Don’t chase any suited hand just because it’s suited. Favor hands that can make top pair good kicker or strong draws. Suited King-rag hands look pretty and lose money when dominated.

Reference Suit Order For Procedures

When a room lists a suit order, it’s typically this sequence: spades, hearts, diamonds, clubs. Use it for seating and bring-ins only. The moment chips are in play, suits stay equal. That keeps games consistent across rooms and tours.

Cheat Sheet: Suits And Common Situations

Situation Suit Relevance Quick Tip
Comparing Two Flushes Suits equal; compare ranks Match all five ranks? Split the pot
Seat Draw Tie Room may use suit order Follow posted sheet without debate
Stud Bring-In Tied ranks can use suit order Lowest upcard brings in; suits can pick who
Bad-Beat/Promo Rules Set by casino handout Read promo card; payouts can vary by suit
Equity Of Suited Hands Higher with nut potential Prioritize A-X suited over K-rag suited
Blocker Plays Ace of a suit blocks nuts Use blockers to shape bluff frequency
Home-Game Rules Often copied from tours Agree before cards are in the air

What To Say At The Table

If someone claims a spade flush beats a heart flush on equal ranks, answer with this: pots are awarded by ranks and kickers only; suits are equal. If the room needs a seat or bring-in decider, it can use a posted suit order. That’s not a tiebreak for pots.

What Are Suits In Poker?
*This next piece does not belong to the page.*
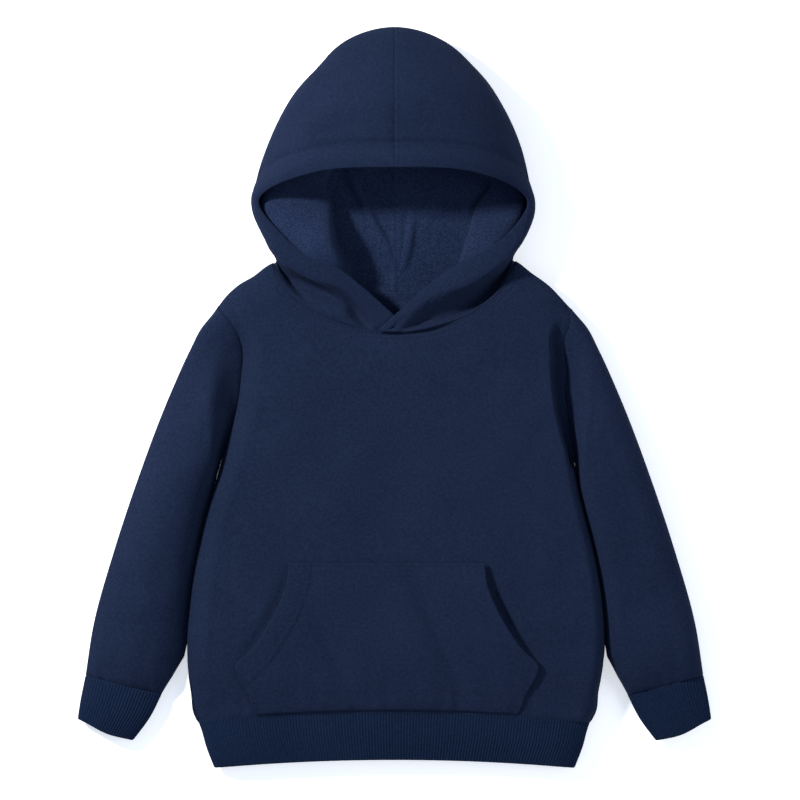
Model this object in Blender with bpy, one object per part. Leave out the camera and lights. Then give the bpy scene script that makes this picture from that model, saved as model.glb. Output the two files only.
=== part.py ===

Final Takeaways

  • Suits are the four categories printed on every card.
  • Suits matter for flushes and straight flushes.
  • No suit outranks another when awarding pots in mainstream play.
  • Suit order exists for logistics like seating and bring-ins.
  • Rulebooks from large tours make suits equal for winners and use order only for procedure.

Now you can answer “what are suits in poker?” with confidence: they’re card categories that build specific hands, they shape draw math and blockers, and they stay equal in strength when chips go to the middle. Bring this clarity to your next session and you’ll dodge the old myths fast.